Trade surplus up 32% to €4.3bn
November’s surplus grew by more than €1bn to just over €4.28bn, on the back of a 7%, or €552m, rise in export value, coupled with an 11% drop in imports. The figures were outlined yesterday in new preliminary CSO data.
The latest surplus figure is the highest since August’s €4.88bn tally, which came on the back of a record monthly export performance, but also preceded a €2bn drop in surplus in September. However, the figure has been on the rise in each of the months since then.
Despite the November external trade data being stronger than expected, Ireland’s full-year trade surplus for 2012 is still likely to amount to around €43bn, largely unchanged on the previous year’s total.

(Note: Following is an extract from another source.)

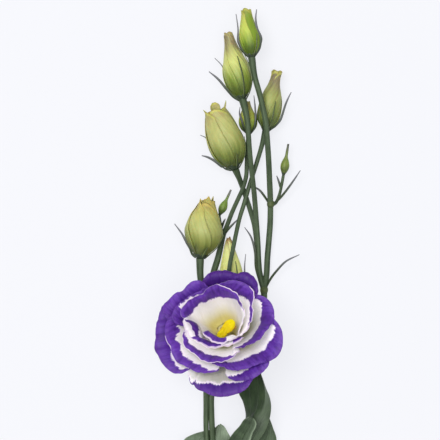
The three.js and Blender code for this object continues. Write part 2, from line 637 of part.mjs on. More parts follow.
// Bracts: thin pointed leaves at the joints, each from its root to its tip
const bracts = [
  [[265, 290, 3], [270.5, 279, 5], [277, 270.5, 6.4], [286, 261.3, 7.4], [299.5, 254.6, 8]],
  [[261.5, 288, 4], [256, 268, 6.6], [255, 252, 7.4], [251, 237, 7.8], [244.6, 227.3, 8.4]],
  [[271, 205, 5.6], [278.5, 199.6, 6.4], [286, 190.9, 6.8], [293.2, 181, 7.2], [300.4, 170.4, 7.6]],
  [[270, 205, 5], [264.6, 196.5, 4.6], [259.3, 190, 4.4], [252.5, 186, 3.6]],
  [[280.9, 189, 5], [279.6, 184, 5.2], [276.7, 175.7, 5.8]],
  [[223.6, 236, 3.8], [228, 229.6, 5], [232.6, 224.6, 5.6], [238, 219, 7]],
  [[221.8, 228, 3.4], [223.2, 223, 4.2], [225.4, 218.6, 4.8]],
].map((points) => strap(points, 1.7, zAxis, 5));

const cups = Object.values(buds).map(budCup);
const sepals = Object.values(buds).flatMap((bud) => bud.sepals.map((sepal) => budSepal(bud, sepal)));
const stem = trimToGround(fuse([
  ...stalks, bloomStalk, receptacle(), ...joints, ...cups, ...sepals, ...bracts, ...bloomSepals,
]));

// Leaves: left edge, midrib and right edge, from the root to the tip, in seen places and heights
const leafLines = {
  leaf_left: {
    left: [[209, 480, 0.6], [194, 466, 2.6], [183, 451, 6], [184.3, 440, 8], [194, 434, 5.5],
      [204, 431, 1.2], [212, 429.4, 1.2], [217.6, 425.6, 3.8]],
    midrib: [[212, 481, 0.6], [210.4, 470, 0.6], [209.6, 458, 0.7], [210, 448, 0.7], [211.4, 439, 0.8],
      [215, 431.6, 1.2], [218.8, 425.2, 4.2]],
    right: [[215, 480, 0.6], [220.4, 466, 0.8], [227, 450, 4.4], [231, 439, 8.4], [227.5, 431.5, 10],
      [224.4, 426.6, 8.4], [220.6, 423.8, 5.4]],
  },
  leaf_right_upper: {
    left: [[231.8, 456.4, 5.3], [238, 444, 8], [243.5, 428, 8], [246.3, 416, 7], [243, 402, 5.5], [238.6, 393, 5],
      [240, 378, 5.4], [252, 362, 7]],
    midrib: [[233.4, 457, 5.2], [243, 443, 10], [248.6, 428, 14], [253.6, 417.5, 16], [260.8, 408.5, 16],
      [264, 394, 14.5], [262.6, 380, 12], [256, 364, 8]],
    right: [[235, 457.6, 4.7], [250, 449, 9], [260.5, 438, 13], [267.6, 425, 14], [270.6, 410, 12],
      [269.6, 398, 9.5], [264.6, 384, 8.6], [259, 366, 7.6]],
  },
  leaf_right_front: {
    left: [[216.4, 474.6, 5.9], [221, 458, 9], [228.5, 440, 13], [234, 432, 16], [239.8, 425.7, 19],
      [244, 419.6, 21.5], [249, 416.6, 22]],
    midrib: [[217.8, 476, 5.5], [231, 459, 10.5], [239.6, 444, 15], [244, 435, 18], [248, 427.4, 20.6],
      [250.4, 421.4, 22.4], [251.4, 417.6, 22.6]],
    right: [[218.8, 477.8, 4.8], [238, 465, 12], [248.6, 444, 19.5], [252.8, 432.4, 22.4], [255.6, 427.6, 23.6],
      [256.4, 423, 24], [254, 418.6, 23.4]],
  },
  leaf_right_back: {
    left: [[217.4, 478.4, 2.6], [236, 462, 4.6], [248, 450, 6.8], [257, 440, 8.6], [263.4, 428, 9.4],
      [265.6, 417, 9.6]],
    midrib: [[217.1, 480.2, 2.1], [239, 467, 2.6], [254, 456, 3.6], [264, 444, 5], [268.8, 430, 7.4],
      [267.4, 415.8, 9.4]],
    right: [[216.9, 482, 1.7], [244, 474, 1.2], [264, 464, 1.2], [276.4, 442, 3.6], [272.8, 427, 7],
      [269, 416.4, 9]],
  },
};

// A leaf's surface curves from its midrib out to its two edges.
function leafSurface({ left, midrib, right }) {
  const [leftEdge, middle, rightEdge] = [left, midrib, right].map(curveThrough);
  return (s, t) => middle.getPoint(t).lerp((s < 0 ? leftEdge : rightEdge).getPoint(t), Math.abs(s) ** 1.4);
}

const leafColumns = 6;
const leafRows = 10;
const leaves = Object.entries(leafLines).map(([name, lines]) => {
  return [name, blade(leafSurface(lines), leafColumns, leafRows, leafThickness)];
});

// The group of named meshes
const colours = {
  stem: 0x50594a,
  petal: 0x63339a,
  bud: 0xb9bd72,
  leaf: 0x4a5a44,
  pistil: 0x9fae52,
  stigma: 0xd8c410,
  stamen: 0xd9b21c,
};

const flower = new THREE.Group();

function addPiece(name, geometry, kind) {
  const material = new THREE.MeshStandardMaterial({ color: colours[kind], roughness: 0.6, metalness: 0 });
  const mesh = new THREE.Mesh(geometry, material);
  mesh.name = name;
  flower.add(mesh);
}

addPiece('stem', stem, 'stem');
petals.forEach(([name, geometry]) => addPiece(name, geometry, 'petal'));
addPiece('pistil', pistil, 'pistil');
addPiece('stigma', stigma, 'stigma');
stamens.forEach(([name, geometry]) => addPiece(name, geometry, 'stamen'));
Object.entries(buds).forEach(([name, bud]) => addPiece(name, budBody(bud), 'bud'));
leaves.forEach(([name, geometry]) => addPiece(name, geometry, 'leaf'));

export default flower;
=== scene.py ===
import math

import bpy
import numpy as np
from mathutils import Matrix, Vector


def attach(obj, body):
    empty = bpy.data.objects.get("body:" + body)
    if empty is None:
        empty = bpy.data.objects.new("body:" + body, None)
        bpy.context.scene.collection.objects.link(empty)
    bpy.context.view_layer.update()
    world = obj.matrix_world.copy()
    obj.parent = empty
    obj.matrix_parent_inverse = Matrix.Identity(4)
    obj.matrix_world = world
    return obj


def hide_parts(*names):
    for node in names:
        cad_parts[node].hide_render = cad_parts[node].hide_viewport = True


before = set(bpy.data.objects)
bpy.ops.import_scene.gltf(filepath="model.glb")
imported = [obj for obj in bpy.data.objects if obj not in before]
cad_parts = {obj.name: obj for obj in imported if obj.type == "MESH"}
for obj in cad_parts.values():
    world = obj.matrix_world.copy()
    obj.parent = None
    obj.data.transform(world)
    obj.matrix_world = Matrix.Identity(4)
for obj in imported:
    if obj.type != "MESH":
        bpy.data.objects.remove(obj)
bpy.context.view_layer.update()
print("frame loaded")

# Sizes are in millimetres up to the moment a mesh is made; the scene itself is in metres.
millimetre = 0.001

# How the photograph lies over the part: 128 of its pixels are the width of the bloom.
seen = {
    "bloomWidth": 71, "bloomPixels": 128, "rimHeight": 30, "cameraHeight": 1045,
    "middle": 220, "frameWidth": 440, "originPixel": (227.9, 286.9),
}
pixelSize = seen["bloomWidth"] / seen["bloomPixels"] / (1 - seen["rimHeight"] / seen["cameraHeight"])
shiftX = (seen["middle"] - seen["originPixel"][0]) * pixelSize
shiftY = (seen["originPixel"][1] - seen["middle"]) * pixelSize


def place(px, py, height):
    size = pixelSize * (1 - height / seen["cameraHeight"])
    return np.array([(px - seen["middle"]) * size + shiftX, (seen["middle"] - py) * size + shiftY, height])


def pixelOf(point):
    size = pixelSize * (1 - point[2] / seen["cameraHeight"])
    return np.array([seen["middle"] + (point[0] - shiftX) / size, seen["middle"] - (point[1] - shiftY) / size])


def places(points):
    return np.array([place(*p) if isinstance(p, (tuple, list)) else p for p in points], float)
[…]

“Irish export growth in 2012 looks set to be weaker than in 2011. We’re now forecasting a volume rise of 2.9% in goods and services, though pushing back up again to 4% in 2013 and 5.5% in 2014, all things being equal. However, overall growth may well be weaker than this if the patents issue drags on,” said Merrion Capital economist Alan McQuaid.
Philip O’Sullivan, chief economist with NCB Stockbrokers, suggested a 1.1% year-on-year export increase for the first 11 months of 2012, coupled with a 1.5% rise in imports, should produce a €40bn annual surplus, which he called “an impressive outturn” given current trading pressures.
On a year-on-year basis, November saw a 4% decline in the value of Irish exports to just under €8.3bn; with chemicals exports down €177m and medical/pharma products dropping by €774m (partially offset by an increase in the value of organic chemical exports of €427m).
In terms of locations, 56% of Irish exports went to the EU during the month, with the US the main non-EU destination, with an 18% share. Two-thirds of all imports came from the EU, with 35% from Britain.
Eurozone-bound exports from Ireland were up 2.5% in the 11 months, but there was a 16.5% fall in the level of Irish exports to the US and a 0.7% year-on-year fall in Irish goods going to the developing Bric nations.